Pastoring can be lonely.
As a pastor, I’m supposed to find my strength in Christ (and you have to know how helpful it is to be reminded as if those who are not pastors are not commanded to do likewise), and I do seek Christ as my ultimate strength. I teach the Bible regularly; however, the Bible says we are to “bear with one another.” God didn’t design us to do life alone. This goes for pastors also.
From my experience, those in ministry leadership are some of the loneliest people. I hear from them every day.
I was talking with a young pastor recently. He said, “Who is going to invest in me?”
I understand the sentiment. He is struggling for answers he can’t seem to find—practical answers. People are looking to him for leadership, and seminary didn’t teach him all he needs to know. I think every good leader asks that at same question—hopefully often.
Later in the week, I talked to an older pastor. He said, “I go home most days and haven’t heard a single positive word. Things are going great. We are growing faster than ever, but it seems I get far more of the negatives than I get to hear of the good we are doing.”
All I could do was agree.

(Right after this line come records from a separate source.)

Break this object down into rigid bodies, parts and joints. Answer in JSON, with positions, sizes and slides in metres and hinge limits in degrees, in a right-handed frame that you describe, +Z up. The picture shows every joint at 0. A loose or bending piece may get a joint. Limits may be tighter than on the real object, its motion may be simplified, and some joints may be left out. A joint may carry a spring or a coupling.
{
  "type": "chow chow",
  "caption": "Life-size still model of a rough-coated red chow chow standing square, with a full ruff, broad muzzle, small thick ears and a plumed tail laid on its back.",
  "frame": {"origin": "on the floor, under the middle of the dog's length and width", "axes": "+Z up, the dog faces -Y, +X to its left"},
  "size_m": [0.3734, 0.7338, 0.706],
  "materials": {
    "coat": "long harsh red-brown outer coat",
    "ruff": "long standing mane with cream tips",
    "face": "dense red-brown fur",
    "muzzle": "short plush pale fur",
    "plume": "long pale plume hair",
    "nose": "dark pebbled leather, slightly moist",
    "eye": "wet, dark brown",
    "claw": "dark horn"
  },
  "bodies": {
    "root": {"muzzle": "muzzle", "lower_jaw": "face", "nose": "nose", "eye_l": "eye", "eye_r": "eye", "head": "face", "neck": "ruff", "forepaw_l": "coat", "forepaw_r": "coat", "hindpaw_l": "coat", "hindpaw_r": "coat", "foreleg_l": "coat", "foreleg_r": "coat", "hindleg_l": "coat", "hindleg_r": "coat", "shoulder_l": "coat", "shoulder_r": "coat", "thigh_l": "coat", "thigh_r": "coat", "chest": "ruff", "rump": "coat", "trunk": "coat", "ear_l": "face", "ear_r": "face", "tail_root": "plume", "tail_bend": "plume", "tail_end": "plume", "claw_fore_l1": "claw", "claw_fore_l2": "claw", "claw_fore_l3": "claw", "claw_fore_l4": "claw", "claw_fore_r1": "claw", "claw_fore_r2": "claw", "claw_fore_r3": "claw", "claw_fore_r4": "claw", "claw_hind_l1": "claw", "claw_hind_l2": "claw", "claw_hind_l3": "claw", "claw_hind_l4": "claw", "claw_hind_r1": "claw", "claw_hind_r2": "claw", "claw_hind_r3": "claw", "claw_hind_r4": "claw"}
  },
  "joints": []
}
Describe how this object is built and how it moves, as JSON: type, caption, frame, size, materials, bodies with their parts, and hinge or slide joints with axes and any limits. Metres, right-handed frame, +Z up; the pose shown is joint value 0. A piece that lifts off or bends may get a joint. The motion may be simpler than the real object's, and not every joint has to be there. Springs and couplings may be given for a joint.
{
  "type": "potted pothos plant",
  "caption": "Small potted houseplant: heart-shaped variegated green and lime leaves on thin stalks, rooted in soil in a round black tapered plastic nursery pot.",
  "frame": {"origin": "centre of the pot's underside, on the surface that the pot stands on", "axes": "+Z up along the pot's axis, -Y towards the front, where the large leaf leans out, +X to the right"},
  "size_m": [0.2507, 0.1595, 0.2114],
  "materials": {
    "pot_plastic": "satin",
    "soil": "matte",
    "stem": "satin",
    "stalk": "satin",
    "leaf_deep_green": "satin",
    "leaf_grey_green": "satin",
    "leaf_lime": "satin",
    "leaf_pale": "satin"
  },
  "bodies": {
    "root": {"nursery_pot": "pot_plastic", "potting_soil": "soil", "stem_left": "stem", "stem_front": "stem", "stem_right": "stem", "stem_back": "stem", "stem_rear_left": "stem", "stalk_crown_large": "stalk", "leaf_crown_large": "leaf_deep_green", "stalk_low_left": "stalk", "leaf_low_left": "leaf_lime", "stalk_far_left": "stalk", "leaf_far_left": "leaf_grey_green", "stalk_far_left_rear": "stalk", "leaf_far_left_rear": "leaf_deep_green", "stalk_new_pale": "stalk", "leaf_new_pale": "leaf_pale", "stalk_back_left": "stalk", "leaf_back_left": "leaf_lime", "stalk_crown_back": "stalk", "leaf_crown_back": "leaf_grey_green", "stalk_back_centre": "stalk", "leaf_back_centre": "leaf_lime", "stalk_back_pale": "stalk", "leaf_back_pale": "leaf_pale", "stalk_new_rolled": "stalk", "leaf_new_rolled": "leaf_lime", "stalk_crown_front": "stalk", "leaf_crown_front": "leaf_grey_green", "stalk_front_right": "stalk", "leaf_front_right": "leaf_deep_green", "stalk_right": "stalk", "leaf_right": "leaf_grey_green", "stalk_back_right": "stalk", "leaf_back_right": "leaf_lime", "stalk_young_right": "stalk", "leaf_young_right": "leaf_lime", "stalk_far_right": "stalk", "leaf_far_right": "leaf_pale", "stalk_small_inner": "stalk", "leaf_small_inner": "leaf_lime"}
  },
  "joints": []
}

I’ve felt that way before many times.
When the weight of ministry responsibility appears to rest on your shoulders—when everyone looks to you for the answer—when some days you don’t know which direction to turn—when you are balancing the demands of ministry and family—when you are seen as a key in helping everyone with a problem hold their life together—yet you feel no one is concerned about your personal struggles—and you don’t know who to trust—
What do you do during those seasons of ministry?
You remember God’s words of encouragement.

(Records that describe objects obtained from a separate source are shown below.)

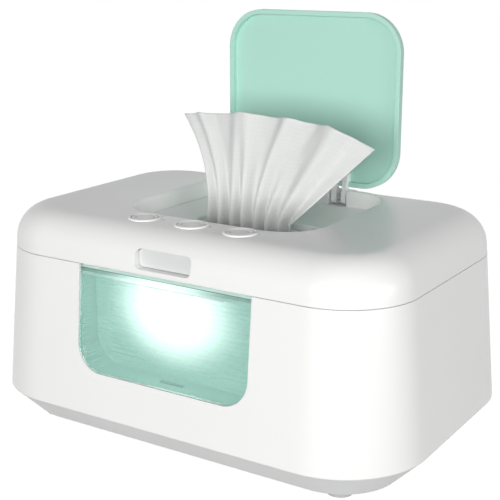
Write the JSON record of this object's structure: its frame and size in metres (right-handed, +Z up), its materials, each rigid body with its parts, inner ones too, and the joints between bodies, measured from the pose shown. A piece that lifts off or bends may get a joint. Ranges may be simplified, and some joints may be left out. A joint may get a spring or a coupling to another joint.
{
  "type": "baby wipe warmer",
  "caption": "Heated tub for moist baby wipes in a soft-cornered white housing, with a mint dispensing lid, a night light window, push buttons and a latched top cover",
  "frame": {"origin": "middle of the footprint, at the bottom of the rubber feet", "axes": "+X to the right along the front face, +Y to the back (the window faces -Y), +Z up"},
  "size_m": [0.24, 0.164, 0.2096],
  "materials": {
    "housing": "satin white moulded plastic",
    "base": "fine-textured white moulded plastic",
    "foot": "pale grey moulded rubber",
    "steel": "zinc-plated steel",
    "window": "clear mint-tinted plastic",
    "diffuser": "translucent mint plastic with fine ribs",
    "light_board": "white solder mask",
    "led": "diffuse lamp, lit",
    "tub": "plain white polypropylene",
    "soft_seal": "milky soft silicone",
    "aluminium": "rolled sheet",
    "heater_film": "amber polyimide film",
    "insulation": "needled felt",
    "black_parts": "moulded component bodies",
    "circuit_board": "green solder mask",
    "wipe": "moist non-woven cloth",
    "insert": "satin white moulded plastic",
    "light_pipe": "smoked clear plastic",
    "lid": "translucent mint plastic",
    "hinge_arm": "satin white moulded plastic",
    "latch": "pale grey moulded plastic",
    "button": "satin white moulded plastic"
  },
  "bodies": {
    "housing": {"outer_shell": "housing", "base_pan": "base", "rubber_feet": "foot", "base_screws": "steel", "window_pane": "window", "light_chamber": "diffuser", "night_light_board": "light_board", "night_light_leds": "led", "tank": "tub", "tub_frame": "tub", "tank_seal": "soft_seal", "heater_plate": "aluminium", "heating_element": "heater_film", "insulation_pad": "insulation", "thermal_cutout": "black_parts", "temperature_sensor": "black_parts", "control_board": "circuit_board", "control_board_parts": "black_parts", "power_inlet": "black_parts", "cover_hinge_pins": "steel", "wipe_stack": "wipe"},
    "cover": {"top_cover": "housing", "cover_liner": "tub", "liner_screws": "steel", "dispenser_insert": "insert", "dispenser_gasket": "soft_seal", "pulled_wipe": "wipe", "button_board": "circuit_board", "button_switches": "black_parts", "board_screws": "steel", "indicator_lights": "light_pipe", "lid_hinge_pins": "steel", "latch_spring": "steel"},
    "lid": {"lid": "lid", "lid_hinge_arms": "hinge_arm"},
    "latch": {"latch_button": "latch"},
    "power_button": {"power_button": "button"},
    "heat_button": {"heat_button": "button"},
    "light_button": {"light_button": "button"}
  },
  "joints": [
    {"name": "cover_hinge", "type": "hinge", "parent": "housing", "child": "cover", "pos_m": [0, 0.0789, 0.0932], "axis": [-1, 0, 0], "range_deg": [0, 85]},
    {"name": "lid_hinge", "type": "hinge", "parent": "cover", "child": "lid", "pos_m": [0, 0.06295, 0.10825], "axis": [1, 0, 0], "range_deg": [0, 90], "deforming": ["pulled_wipe"]},
    {"name": "latch_press", "type": "slide", "parent": "cover", "child": "latch", "axis": [0, 1, 0], "range_m": [0, 0.002], "stiffness_N_per_m": 400, "springref_m": -0.001, "deforming": ["latch_spring"]},
    {"name": "power_press", "type": "slide", "parent": "cover", "child": "power_button", "axis": [0, 0, -1], "range_m": [0, 0.0008], "stiffness_N_per_m": 400, "springref_m": -0.0005},
    {"name": "heat_press", "type": "slide", "parent": "cover", "child": "heat_button", "axis": [0, 0, -1], "range_m": [0, 0.0008], "stiffness_N_per_m": 400, "springref_m": -0.0005},
    {"name": "light_press", "type": "slide", "parent": "cover", "child": "light_button", "axis": [0, 0, -1], "range_m": [0, 0.0008], "stiffness_N_per_m": 400, "springref_m": -0.0005}
  ]
}
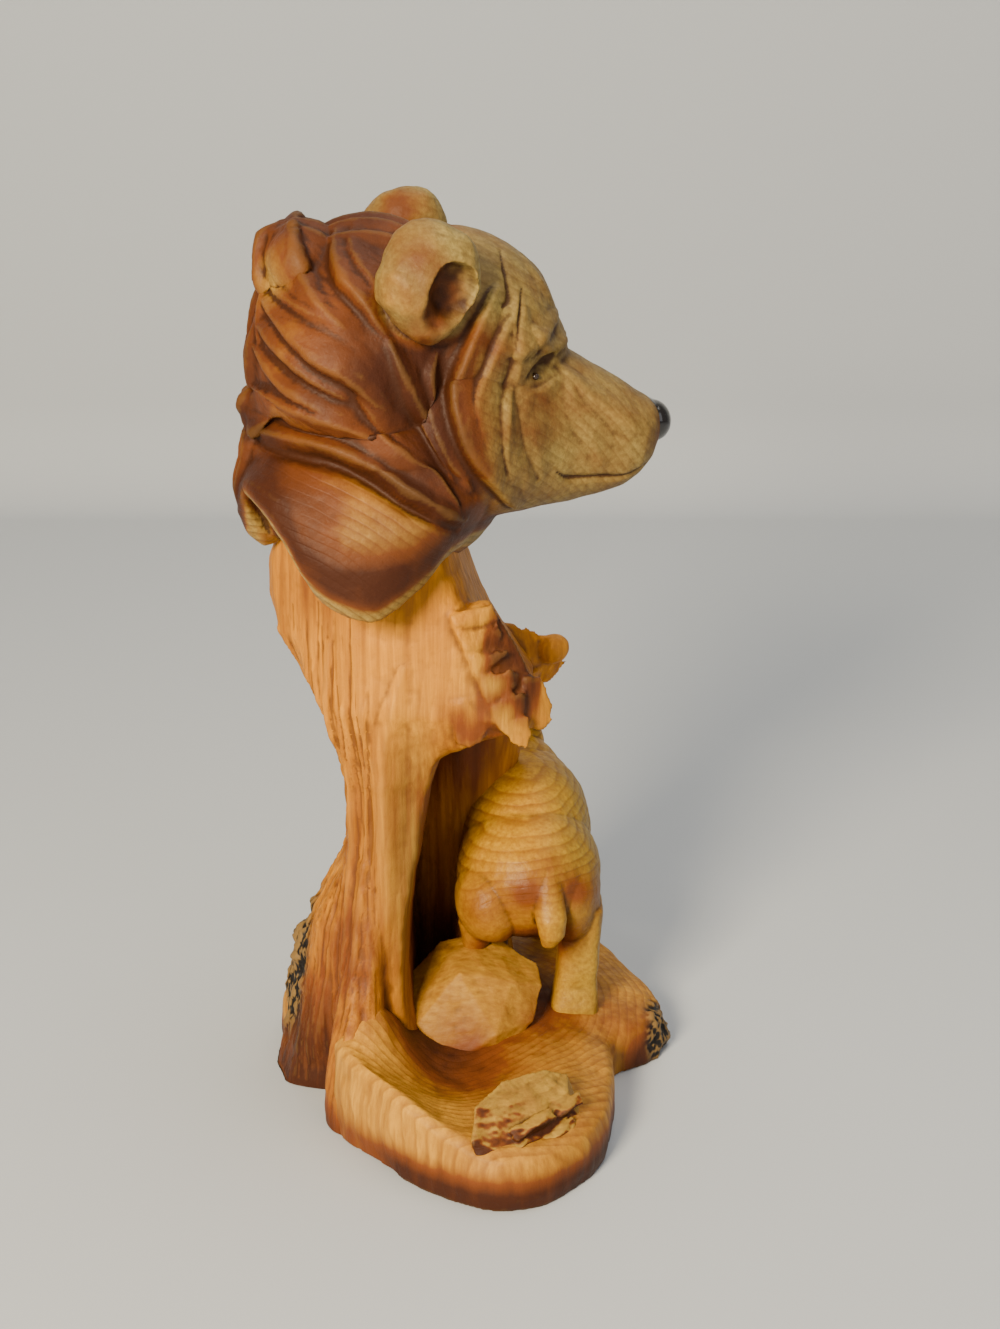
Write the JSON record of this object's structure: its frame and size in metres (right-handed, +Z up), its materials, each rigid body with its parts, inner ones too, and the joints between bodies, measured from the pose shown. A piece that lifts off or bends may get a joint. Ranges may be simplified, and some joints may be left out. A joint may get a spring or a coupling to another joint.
{
  "type": "mother bear and cub statue",
  "caption": "Carved-look resin statue: a mother bear's bust on a hollowed tree trunk, with her cub standing in the hollow on a lobed plinth.",
  "frame": {"origin": "on the flat underside, below the middle of the plinth", "axes": "+X the way the mother faces, +Y the way the cub faces, +Z up"},
  "size_m": [0.1025, 0.1288, 0.2122],
  "materials": {
    "carved_resin": "satin resin cast and stained to look like carved cedar"
  },
  "bodies": {
    "root": {"statue": "carved_resin"}
  },
  "joints": []
}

Cast your cares upon the Lord because He cares for you.
Yes, this is the first answer.
Next, find a mentor. You find someone who is walking further down the road from you, but going in the direction you want to go. I’ve written extensively about this, but you can start HERE.
And then regularly:
Surround yourself with a few pastors at the same level you are organizationally. (If it’s a pastor, youth minister, etc.) It seems to work best if the churches are similar in size and structure. They’ll best understand.
Work to develop a close enough relationship with them, over time, where you can trust them. You may have to spend some of your free time and even travel to do this. Learn from each other, seek wisdom from more seasoned people together and grow together in the ministry.
Consistently share burdens, concerns and encouragements with each other. You can do this occasionally in person, but more frequently over the phone or online. Chances are they need this as much as you do, so be the one to take the initiative.
I hear what some pastors are thinking, because it has been said to me so many times. You often think those groups aren’t there for you. You’ve tried before and couldn’t find them.
To this I would say:
• Keep trying. It’s worth it.
• Treat this like any other friendship. It takes commitment and has to be a balance of give and take.
• Be willing to be vulnerable.
• Risk the rejection to extend an offer for friendship.
• Use social media, denominational leadership, recommendations from others to find these pastors—whatever if necessary. (This has been one of the greatest benefits of social media for me, by the way.)
Some of these relationships I have had to develop outside of my own city. I’ve found they are valuable enough to justify the time and financial investment required.
Please know I’m praying for you pastors.